Government’s involvement with academic programme does not stop at proper funding or utilization of research results. Almost always, government functionaries actively participate in academic conferences. The 2003 edition of the international conference, for instance, was officially opened by that country’s former Prime Minister, Tun Dr. Mahathir Bn Mohammed, while this year’s edition was formally opened by no less a personality than Her Royal Highness, Raja Zarith Sofiah Binti al-Marhum Sultan Idris Shah. Both are highly educated and articulate individuals, and both made very insightful and inspiring contributions to the themes of the editions of the Conference they formerly declared open.

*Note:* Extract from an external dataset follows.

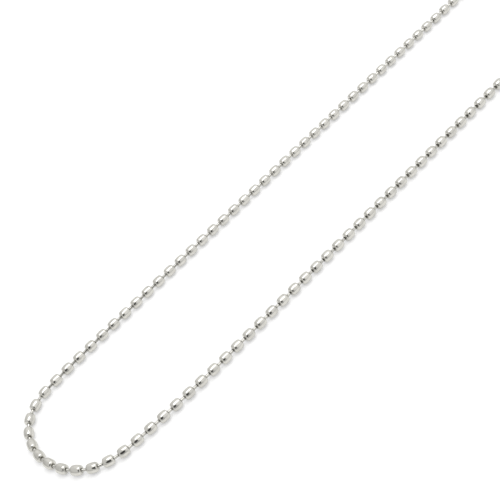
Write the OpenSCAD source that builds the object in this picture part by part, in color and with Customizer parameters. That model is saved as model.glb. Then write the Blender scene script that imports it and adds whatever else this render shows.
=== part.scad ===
// Ball chain necklace, laid down closed as a long narrow loop. Millimetres, +Z up.
// The beads rest on z = 0 and the long axis of the loop runs along X. The front bend is
// at -X, the clasp is on the far strand near the back bend, and the origin lies under
// the middle of the loop.

/* [Beads] */
// Diameter of a bead across its crown
bead_diameter = 2.4; // [2.3:0.05:3]
// Length of a bead along the chain
bead_length = 2.6; // [2.55:0.05:3.2]
// Radius of the long arc that crowns the middle of a bead
crown_radius = 4; // [2:0.1:6]
// Radius of the shoulders between the crown and the ends
shoulder_radius = 0.55; // [0.45:0.05:0.65]
// Thickness of the sheet that the beads are rolled from
bead_wall = 0.18; // [0.12:0.01:0.2]

/* [Links] */
// Length of pin that shows between one bead and the next
bead_gap = 1.1; // [0.8:0.05:1.6]
// Diameter of the pin of a link
pin_diameter = 0.62; // [0.5:0.02:0.68]
// Clearance round a pin in the hole of a bead
pin_play = 0.14; // [0.1:0.01:0.15]
// How far the head of a pin reaches past the edge of the hole, all round
head_lip = 0.05; // [0.03:0.01:0.06]
// Clearance between a head and the edge of its hole
head_play = 0.21; // [0.12:0.01:0.24]

/* [Clasp] */
// Thickness of the sleeve that holds the two end beads
clasp_wall = 0.25; // [0.2:0.01:0.35]
// Clearance between the sleeve and the beads in it
clasp_play = 0.12; // [0.1:0.01:0.2]
// Clearance round the pin in each mouth of the sleeve
mouth_play = 0.4; // [0.35:0.01:0.5]
// Radius of the shoulders of the sleeve
clasp_shoulder = 0.6; // [0.4:0.05:0.8]

/* [Loop] */
// Length of the straight strands between the front bend and the back bend
strand_length = 125.8; // [100:0.1:250]

/* [Hidden] */
// The line of the beads seen from above, from the clasp round the front bend and back.
// X is measured from the nearer end of the straight strands, out towards its bend.
ROUTE = [
    [10.2, 15.4],
    [-6, 15.4], [-19, 15.3], [-27, 15.1], [-34, 14.3], [-39.3, 11], [-42.2, 5.5],
    [-42.7, 0],
    [-41.3, -5.6], [-37.6, -10.6], [-32, -13.4], [-25, -14.4], [-11, -15.2], [-1, -15.5],
    [27, -15.4], [33.2, -14.1], [38.2, -10.9], [41.5, -5.9],
    [42.7, 0],
    [41.5, 5.9], [38.2, 10.9], [33.2, 14.1], [27, 15.3]
];
$fn = 48;

SILVER = [0.8, 0.8, 0.79];
STEEL = [0.72, 0.72, 0.72];

// Neighbouring arcs cross by this much, so that none of them only just touch
CROSSING = 0.01;
// How many beads it takes the chain to come down from the clasp to the surface
LIFTED_BEADS = 3;

bead_r = bead_diameter / 2;
pin_r = pin_diameter / 2;
hole_r = pin_r + pin_play;
head_r = hole_r + head_lip;

// Distance from the middle of a bead to the middle of the sheet round its hole
hole_reach = (bead_length - bead_wall) / 2;
// Distance from the middle of a bead to the centre of a head inside it
head_reach = bead_length / 2 - bead_wall - sqrt(pow(head_r + head_play, 2) - pow(hole_r, 2));

clasp_r = bead_r + clasp_play + clasp_wall;
mouth_r = pin_r + mouth_play;
clasp_lift = clasp_r - bead_r;

// The route as a smooth closed line through its points

PIECES = 16;
corners = [for (p = ROUTE) [p.x + sign(p.x) * strand_length / 2, p.y]];

function unit(v) = v / norm(v);
function corner(i) = corners[(i + len(corners)) % len(corners)];
function heading(i) = unit(corner(i + 1) - corner(i - 1));
function between(i, t) =
    let (from = corner(i), to = corner(i + 1), span = norm(to - from))
    (2 * pow(t, 3) - 3 * pow(t, 2) + 1) * from
    + (pow(t, 3) - 2 * pow(t, 2) + t) * span * heading(i)
    + (3 * pow(t, 2) - 2 * pow(t, 3)) * to
    + (pow(t, 3) - pow(t, 2)) * span * heading(i + 1);

track = [
    for (i = [0:len(corners) - 1], k = [0:PIECES - 1]) between(i, k / PIECES),
    corner(0)
];
gaps = [for (i = [0:len(track) - 2]) norm(track[i + 1] - track[i]), 0];
run = [for (i = 0, s = 0; i < len(track); s = s + gaps[i], i = i + 1) s];
loop_length = run[len(run) - 1];

along_x = [for (i = [0:len(track) - 1]) [run[i], track[i].x]];
along_y = [for (i = [0:len(track) - 1]) [run[i], track[i].y]];

// The beads are spread evenly over the loop, half a step to each side of the clasp's middle

bead_count = round(loop_length / (bead_length + bead_gap));
step = loop_length / bead_count;
last = bead_count - 1;

// The sleeve of the clasp holds its two beads off the surface, and the next ones come down from it
function lift(i) = clasp_lift * max(0, 1 - min(i, last - i) / LIFTED_BEADS);
function place(i) =
    let (s = (i + 0.5) * step)
    [lookup(s, along_x), lookup(s, along_y), bead_r + lift(i)];

places = [for (i = [0:last]) place(i)];
clasp_axis = unit(places[0] - places[last]);

function in_clasp(i) = i == 0 || i == last;
function level(v) = unit([v.x, v.y, 0]);
function axis(i) = in_clasp(i) ? clasp_axis : level(places[i + 1] - places[i - 1]);
function hole(i, side) = places[i] + side * hole_reach * axis(i);

// Middle of the whole loop, measured over the outsides of the beads and the clasp
function half_width(i) = in_clasp(i) ? clasp_r : bead_r;
left = min([for (i = [0:last]) places[i].x - half_width(i)]);
right = max([for (i = [0:last]) places[i].x + half_width(i)]);
near = min([for (i = [0:last]) places[i].y - half_width(i)]);
far = max([for (i = [0:last]) places[i].y + half_width(i)]);
middle = [(left + right) / 2, (near + far) / 2, 0];

// Puts a piece that was made along Z at a point, with its axis in a direction
module lay(point, direction) {
    translate(point - middle)
        rotate([0, acos(unit(direction).z), atan2(direction.y, direction.x)])
            children();
}

// Half the section of a barrel that stands along Y: a crowned middle, round shoulders
// and flat ends
module barrel_section(length, radius, crown, shoulder) {
    lean = asin((length / 2 - shoulder) / (crown - shoulder));
    shoulder_x = radius - crown + (crown - shoulder) * cos(lean);
    crown_y = crown * sin(lean);
    intersection() {
        translate([0, -length / 2])
            square([radius + CROSSING, length]);
        union() {
            intersection() {
                translate([radius - crown, 0])
                    circle(crown);
                translate([0, -crown_y])
                    square([2 * radius, 2 * crown_y]);
            }
            shoulders(length, shoulder_x, shoulder);
        }
    }
}

// Half the section of a sleeve that stands along Y, straight with round shoulders
module sleeve_section(length, radius, shoulder) {
    intersection() {
        translate([0, -length / 2])
            square([radius, length]);
        union() {
            translate([0, shoulder - length / 2])
                square([2 * radius, length - 2 * shoulder]);
            shoulders(length, radius - shoulder, shoulder);
        }
    }
}

// The two rounded corners of a section, and the core between them
module shoulders(length, corner_x, shoulder) {
    for (side = [-1, 1])
        translate([corner_x + CROSSING, side * (length / 2 - shoulder + CROSSING)])
            circle(shoulder);
    translate([0, -length])
        square([corner_x + CROSSING, 2 * length]);
}

// A hollow piece turned from its outer and its inner section, with a hole in each end
module turned(length, hole_radius) {
    rotate_extrude()
        difference() {
            children(0);
            children(1);
            translate([-hole_radius, -length])
                square([2 * hole_radius, 2 * length]);
        }
}

module bead() {
    turned(bead_length, hole_r) {
        barrel_section(bead_length, bead_r, crown_radius, shoulder_radius);
        barrel_section(
            bead_length - 2 * bead_wall, bead_r - bead_wall,
            crown_radius - bead_wall, shoulder_radius - bead_wall
        );
    }
}

// A pin with a round head at each end, one in each of the two beads that it joins
module link() {
    head_y = step / 2 - head_reach;
    rotate_extrude()
        intersection() {
            union() {
                translate([0, -head_y])
                    square([pin_r, 2 * head_y]);
                for (side = [-1, 1])
                    translate([0, side * head_y])
                        circle(head_r);
            }
            translate([0, -2 * head_y])
                square([2 * head_r, 4 * head_y]);
        }
}

module beads() {
    color(SILVER)
        for (i = [0:last])
            lay(places[i], axis(i))
                bead();
}

module links() {
    color(STEEL)
        for (i = [0:last - 1])
            lay((hole(i, 1) + hole(i + 1, -1)) / 2, hole(i + 1, -1) - hole(i, 1))
                link();
}

// A plain sleeve round the first and the last bead, which closes the loop
module clasp() {
    inside = norm(places[0] - places[last]) + bead_length + 2 * clasp_play;
    outside = inside + 2 * clasp_wall;
    color(SILVER)
        lay((places[0] + places[last]) / 2, clasp_axis)
            turned(outside, mouth_r) {
                sleeve_section(outside, clasp_r, clasp_shoulder);
                sleeve_section(inside, clasp_r - clasp_wall, clasp_shoulder - clasp_wall);
            }
}

beads();
links();
clasp();
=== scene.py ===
# %% [markdown]
# A ball chain necklace in Blender.
#
# The real thing is a few hundred tiny pieces of sheet metal and wire: hollow beads, and
# between each two of them a pin with a head at each end. All of them are packed already
# as solids, and each lies where it belongs, but chrome shows every uneven facet of a
# mesh. So this lesson turns each piece again with an even, smooth mesh, and gives it
# polish, wear and light. Nothing is placed by eye: every place is read from the solids.

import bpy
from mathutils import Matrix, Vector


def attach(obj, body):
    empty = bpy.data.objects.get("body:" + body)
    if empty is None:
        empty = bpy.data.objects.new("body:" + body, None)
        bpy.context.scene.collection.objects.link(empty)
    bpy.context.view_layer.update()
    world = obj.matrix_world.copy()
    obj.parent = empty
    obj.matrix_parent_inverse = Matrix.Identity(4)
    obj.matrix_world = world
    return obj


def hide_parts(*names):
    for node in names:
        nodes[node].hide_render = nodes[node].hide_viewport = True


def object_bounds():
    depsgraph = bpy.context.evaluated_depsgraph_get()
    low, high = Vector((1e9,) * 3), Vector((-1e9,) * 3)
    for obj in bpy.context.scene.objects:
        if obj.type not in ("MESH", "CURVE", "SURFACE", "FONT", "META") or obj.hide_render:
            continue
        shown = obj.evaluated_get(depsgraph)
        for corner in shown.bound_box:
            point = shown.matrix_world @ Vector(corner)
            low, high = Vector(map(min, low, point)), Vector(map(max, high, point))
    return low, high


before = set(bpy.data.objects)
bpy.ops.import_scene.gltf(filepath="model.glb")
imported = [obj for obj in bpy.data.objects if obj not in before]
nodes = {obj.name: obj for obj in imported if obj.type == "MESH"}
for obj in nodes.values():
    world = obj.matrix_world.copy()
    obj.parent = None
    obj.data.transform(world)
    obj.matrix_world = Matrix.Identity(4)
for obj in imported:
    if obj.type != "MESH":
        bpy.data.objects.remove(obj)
cad_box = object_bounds()
print("nodes:", sorted(nodes))
print("box in mm:", [tuple(round(1000 * v, 1) for v in corner) for corner in cad_box])

# %% [markdown]
# The camera comes first, because it decides how much detail each piece needs. The
# photograph looks down at the chain at 45 degrees, with the long loop running away from
# the lens to the upper right. A camera can be aimed by hand in the viewport, but numbers
# can be tried and compared. Three angles say where it looks, and one offset says where
# it stands, counted from the outermost point of the front bend.

# %% The camera
import math

import bpy
from mathutils import Matrix, Vector

PHOTO_WIDTH = 500
FOCAL_PIXELS = 1123
SENSOR_MM = 36.0
HEADING, TIP, ROLL = (math.radians(degrees) for degrees in (25.1, 44.7, -25.96))
CAMERA_FROM_BEND = Vector((-0.01117, -0.16676, 0.18592))
CLIP_START = 0.001


def make_camera():
    ahead = Vector((
        math.sin(HEADING) * math.cos(TIP),
        math.cos(HEADING) * math.cos(TIP),
        -math.sin(TIP),
    ))
    level_right = Vector((math.cos(HEADING), -math.sin(HEADING), 0))
    level_up = level_right.cross(ahead)
    right = math.cos(ROLL) * level_right + math.sin(ROLL) * level_up
    up = right.cross(ahead)
    camera = bpy.data.objects.new("camera", bpy.data.cameras.new("camera"))
    bpy.context.scene.collection.objects.link(camera)
    stand = Vector((cad_box[0].x, 0, 0)) + CAMERA_FROM_BEND
    turned = Matrix((right, up, -ahead)).transposed()
    camera.matrix_world = Matrix.Translation(stand) @ turned.to_4x4()
    camera.data.sensor_width = SENSOR_MM
    camera.data.lens = FOCAL_PIXELS * SENSOR_MM / PHOTO_WIDTH
    camera.data.clip_start = CLIP_START
    bpy.context.scene.camera = camera
    return camera


camera = make_camera()
print("lens in mm:", round(camera.data.lens, 1))

# %% [markdown]
# Each node of the model is one mesh with many loose solids in it. Blender can split a
# mesh by loose parts, but that makes hundreds of objects which then have to go again.
# Lists of numbers do it without: vertices at the same place share one number, and then
# every vertex takes the lowest number at the other ends of its edges, again and again,
# until each solid has one number all over.

# %% The loose solids of a node
import numpy as np


def points_of(mesh):
    flat = np.empty(3 * len(mesh.vertices))
    mesh.vertices.foreach_get("co", flat)
    return flat.reshape(-1, 3)


def loose_solids(node):
    """The vertices of each solid in a node, as one array of places for each."""
    mesh = nodes[node].data
    places = points_of(mesh)
    ends = np.empty(2 * len(mesh.edges), int)
    mesh.edges.foreach_get("vertices", ends)
    _, same = np.unique(places, axis=0, return_inverse=True)
    same = same.reshape(-1)
    start, stop = same[ends].reshape(-1, 2).T
    number = np.arange(same.max() + 1)
    while True:
        low = np.minimum(number[start], number[stop])
        lower = number.copy()
        np.minimum.at(lower, start, low)
        np.minimum.at(lower, stop, low)
        lower = lower[lower]
        if (lower == number).all():
            break
        number = lower
    group = number[same]
    return [places[group == g] for g in np.unique(group)]


bead_points = loose_solids("beads")
link_points = loose_solids("links")
print("beads:", len(bead_points), "links:", len(link_points))

# %% [markdown]
# A chain has an order. Sorting the pieces from left to right would mix the two strands
# of the loop, so the chain is walked instead. The two links nearest to the clasp are its
# ends, and a walk from one of them, always on to the nearest link not yet met, visits
# the links in their order. Each bead then lies half-way between two links.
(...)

Thus, although Nigeria and Malaysia began together, journeyed together for a while, and still have many other things – especially the natural endowments - in common, Malaysia has long left Nigeria behind in most facets of modern life. Our consolations are, however, in two aspects. Soon after I introduced myself as a Nigerian to one of the security personnel at the Sheraton Hotel and Towers, Subang Jaya, Selangor, where the conference took place, he smiled and made the sign of kicking the air with his right leg, signifying Nigeria’s fame in footballing. And then the next consolation came as a comment from an unusually curious first-year student, “We had always been made to know that Africa is the poorest continent in the world. But incidentally, the Tsunami struck Asia, the Katrina struck the U.S. and some other disasters occurred in Europe and Pakistan, leaving only the poor Africa alone. God can be so very merciful”, she concluded, quite philosophically of course. The words touched me deeply. Footballing on its own cannot make us an industrial self-sustaining nation. It does not provide us the skilled men and women to make our own cars and motor-bikes and fine tropical wear; and our being outside the recent natural disaster zones is a divine blessing we received passively, a blessing that happened to us rather than a feat we used our brains and brawns to achieve.
It is high time we began to think of how we can happen to nature and the world rather than continuing in the tradition of our male governors escaping from the law in blouses and skirts and lipstick and with artificial pregancies, or of our holy occupants of the Aso Rock seeking to become sit-tight rocks of ages inside the Rock. These were among the tales that welcomed me as I slipped into the arrival Hall of the Murtala Mohammed Airport, Ikeja – Nigeria. I leave unsaid the other typically Nigerian ‘Welcome’ signs.